The thickness of the intermediate layer can be between about 3 and 30 mm without negatively affecting the required properties - elasticity, hardness and exact concentricity. This means that, while simultaneously varying the layer thicknesses of the double-walled hollow cylinder and the copper layer, the core diameter can be graduated in steps of 3 up to about 30 mm. This means that a significantly smaller number of cores are required to achieve different printing cylinder diameters, i.e. printing lengths. The inner diameter of the sleeve is selected to match a specific core and the desired outer diameter is set by varying the layer thicknesses.

In order to achieve a good quality of the copper layer on the outside of the sleeve, this must be applied galvanically. This requires an electrically conductive connection from the axle stubs through the core to the outer surface of the double-walled hollow cylinder. Since the materials forming the intermediate layer are generally electrically insulating, it is intended that the intermediate layer in the area of the ends of the double-walled hollow cylinder consists of an electrically conductive material.

Preferably, the electrically conductive material for the intermediate layer is lead or a lead alloy, as this is easy to process, sufficiently elastic and electrically conductive.

For the printing process, it is advantageous for the copper layer to be firmly held and for the edges of the printing cylinder to be well rounded. For this reason, the copper layer is also applied to the front sides of the sleeve, enclosing the edges.

An embodiment of the invention is explained in more detail below with reference to a drawing. The figure shows part of a printing cylinder according to the invention in longitudinal section.

As the figure shows, the printing cylinder 1 according to the invention consists of a cylindrical core 2 and a sleeve 3. The core 2 is provided at its end with an axle stub 10 which lies in the rotation axis 11 of the cylinder. The same applies to the other end of the core 2 , which is not shown.

The sleeve 3 surrounds the core 2 on its outer side 2' and consists of several layers. The essential part of the sleeve 3 is a double-walled hollow cylinder 4', 4' , with a slightly elastic intermediate layer 5 made of plastic. In the example shown, the intermediate layer 5 is composed of two concentric layers 5' and 5' , of which the inner layer 5' has a lower hardness and the outer layer 5' has a higher hardness. In the area of the end 40', 40' of the double-walled hollow cylinder 4', 4', the intermediate layer consists of a the two walls 4', 4' of the double-walled hollow cylinder 4', 4' electrically conductively connecting lead ring 7 , which is preferably cast in from the end faces 30 of the sleeve 3. The outer part of the sleeve 3 is formed by a copper layer 6 which is galvanically applied to the outside 14 of the double-walled hollow cylinder 4', 4" and which also extends over the end faces 30 of the sleeve 3 , forming a rounded edge 6' .

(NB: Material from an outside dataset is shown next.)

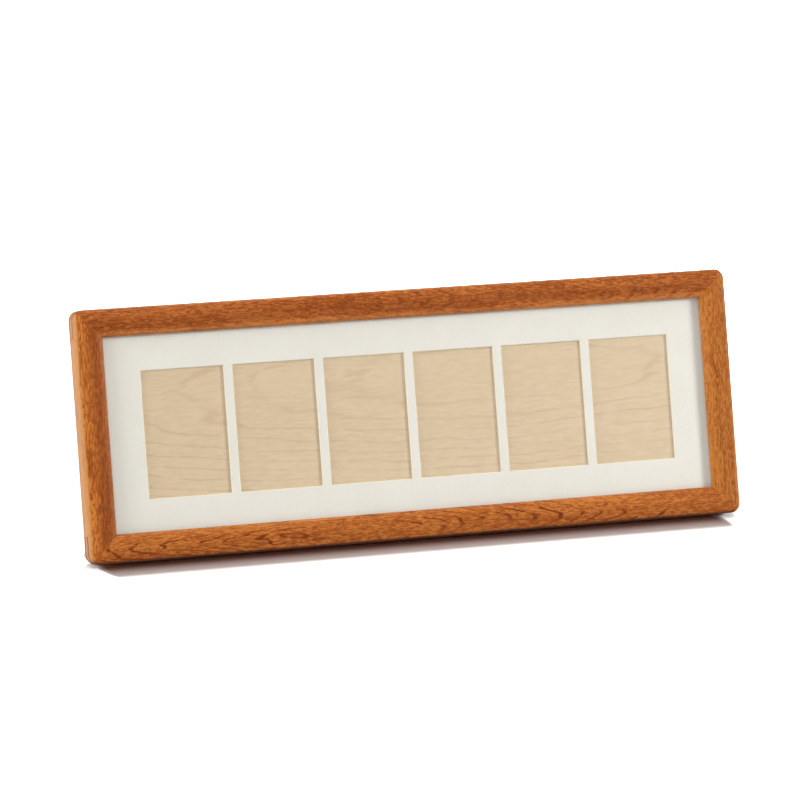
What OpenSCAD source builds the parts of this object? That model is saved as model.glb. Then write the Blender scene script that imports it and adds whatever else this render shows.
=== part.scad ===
// Table stand for a row of small photos: a mitred hardwood frame with keyed corners, a windowed
// mat under a clear pane, and a back board with swivel clips and a hinged leg.
// Millimetres. X runs along the frame, the front faces -Y, and the stand rests on Z = 0.
// Pieces are drawn upright, with Y as the depth behind the front and Z as the height above the
// bottom edge, and placed() then leans them back into their standing position.

/* [Photo windows] */
// Number of windows in the row
window_count = 6; // [4:1:8]
// Width of one window
window_w = 50; // [36:1:70]
// Height of one window
window_h = 75.5; // [70:0.5:110]
// Width of the mat between two windows
window_gap = 6; // [5:0.5:14]
// Width of the mat beside the row, from the sight edge to the first window
side_margin = 22; // [20:1:60]
// Width of the mat above the windows
top_margin = 21.5; // [20:0.5:60]
// Width of the mat below the windows
bottom_margin = 19.5; // [19:0.5:60]
// Width of the slope cut round each window, seen from the front
bevel_w = 1.1; // [0.5:0.1:1.5]

/* [Moulding] */
// Width of the moulding, from the outer edge to the sight edge
mould_w = 17; // [16:0.5:26]
// Depth of the moulding, front to back
mould_d = 18; // [17.5:0.5:26]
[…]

The sleeve 3 is generally applied to the core 2 in a press or sliding fit, with the outside 2' of the core 2 and the inside 13 of the sleeve 3 abutting against one another. As an additional anti-twist device, a recess 8 is provided in the inside 13 of the sleeve 3 in the illustrated embodiment, into which a latch 9 , which is arranged radially movable in the core 2 , can be inserted.

Claims (12)

1. Gravure cylinder, consisting of a core with axle stubs and of a sleeve detachably connected to the core, on the outside of which a copper layer is applied in a thickness sufficient for edge rounding, characterized in that the sleeve ( 3 ) consists of a double-walled, metallic hollow cylinder ( 4', 4'' ) with a slightly elastic, non-metallic intermediate layer ( 5 ), the sleeve ( 3 ) having different external diameters due to different thicknesses of the intermediate layer ( 5 ) for the same internal diameter of the inner tube ( 4' ) of the hollow cylinder ( 4', 4'' ). 2. Gravure cylinder according to claim 1, characterized in that the double-walled, metallic hollow cylinder ( 4', 4'' ) consists of nickel. 3. Gravure cylinder according to claims 1 and 2, characterized in that the wall thicknesses of the double-walled hollow cylinder ( 4', 4'' ) are between 0.1 and 0.15 mm. 4. Gravure cylinder according to claims 1 to 3, characterized in that the intermediate layer ( 5 ) consists of plastic or rubber. 5. Gravure cylinder according to claims 1 to 4, characterized in that the intermediate layer ( 5 ) has a Shore hardness between 100 and 120. 6. Gravure cylinder according to claims 1 to 5, characterized in that the intermediate layer ( 5 ) is two-layered with an inner layer ( 5' ) facing the core of lower hardness and an outer layer ( 5' ) of greater hardness. 7. Gravure cylinder according to claims 1 to 6, characterized in that the inner layer ( 5' ) of the two-layer intermediate layer ( 5 ) has a low porosity. 8. Gravure cylinder according to claims 1 to 7, characterized in that the inner layer ( 5' ) of the two-layer intermediate layer ( 5 ) has a Shore hardness between 60 and 80 and the outer layer ( 5' ) has a Shore hardness between 100 and 120. 9. Gravure cylinder according to claims 1 to 8, characterized in that the thickness of the intermediate layer ( 5 ) is between 3 and 30 mm. 10. Gravure cylinder according to claims 1 to 9, characterized in that in the region of the ends ( 40', 40'' ) of the double-walled hollow cylinder ( 4', 4'' ) the intermediate layer ( 5 ) consists of an electrically conductive material ( 7 ). 11. Gravure cylinder according to claims 1 to 10, characterized in that the electrically conductive material ( 7 ) is lead or a lead alloy. 12. Gravure cylinder according to claims 1 to 11, characterized in that the copper layer ( 6 ) is also applied to the end faces ( 30 ) of the sleeve ( 3 ) so as to encompass the edges.